Jesus took bread, gave you thanks, broke the bread, and gave it to his disciples saying: “This is my body, which is broken for you. Do this in remembrance of me.”

 In the same way, Jesus also took the cup, after supper, saying: “This cup is the new covenant in my blood. Do this, as often as you drink it, in remembrance of me.”

 God, consecrate, therefore, by your Holy Spirit, these gifts of bread and the vine, and bless us that as we receive them at this table, we may offer you our faith and praise, we may be united with Christ and with one another, and we may continue faithful in all things.

 All: In the strength Christ gives us, we offer ourselves to you, eternal God, and give thanks that you have called us to serve you. Amen.

 Pastor: Though the broken bread, we participate in the body of Christ.

 Through the cup of blessing, we participate in a new life Christ gives us.

Come now, for all things are ready.

The body of Christ, the bread of life. Eat.

The blood of Christ, the cup of salvation. Drink.
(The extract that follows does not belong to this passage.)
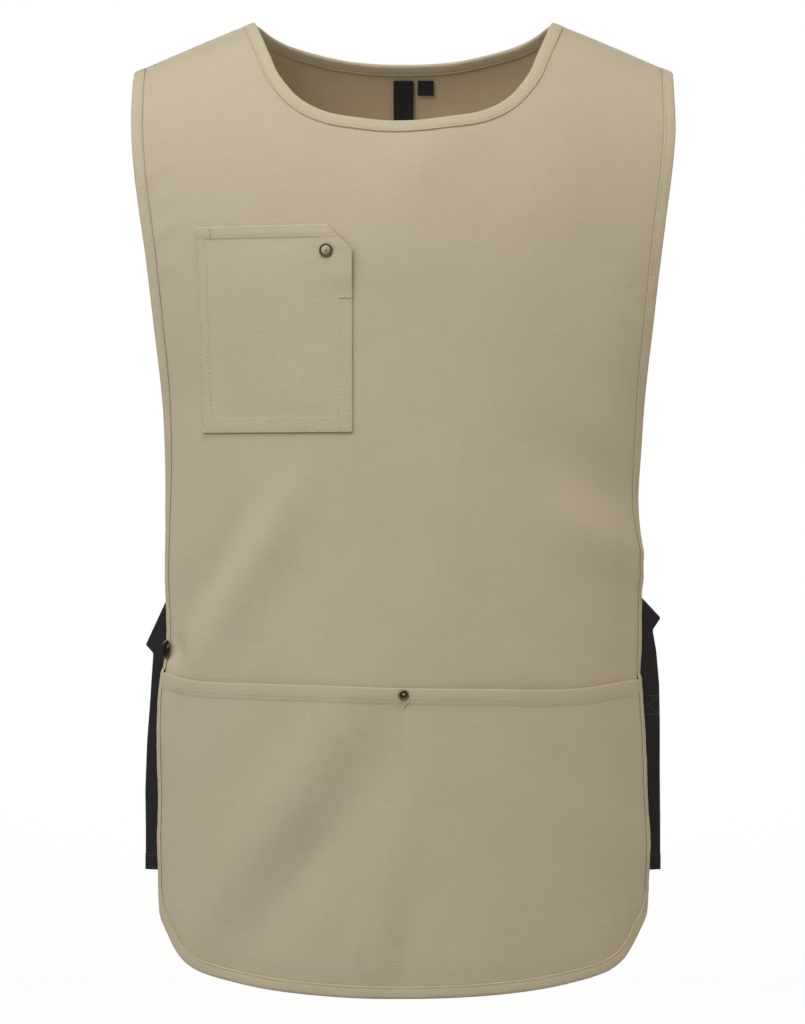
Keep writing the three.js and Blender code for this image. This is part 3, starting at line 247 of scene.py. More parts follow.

Our Savior Jesus Christ keep and preserve you to everlasting life. Let us pray:

All: Life-giving God, we give you thanks for the gift of our Savior’s presence in the simplicity and splendor of this holy meal. Unite us with all who are fed by the life of Christ that we may faithfully proclaim the Good News of your love and that your church may be a rainbow of hope in an uncertain world; Through Jesus Christ our Redeemer. Amen

Go forth into the world to serve God with gladness, be of good courage, hold fast to that which is good, render to no one evil for evil, strengthen the fainthearted, support the weak, help the afflicted, honor all people, love and serve God, rejoicing in the power of the Holy Spirit. Amen!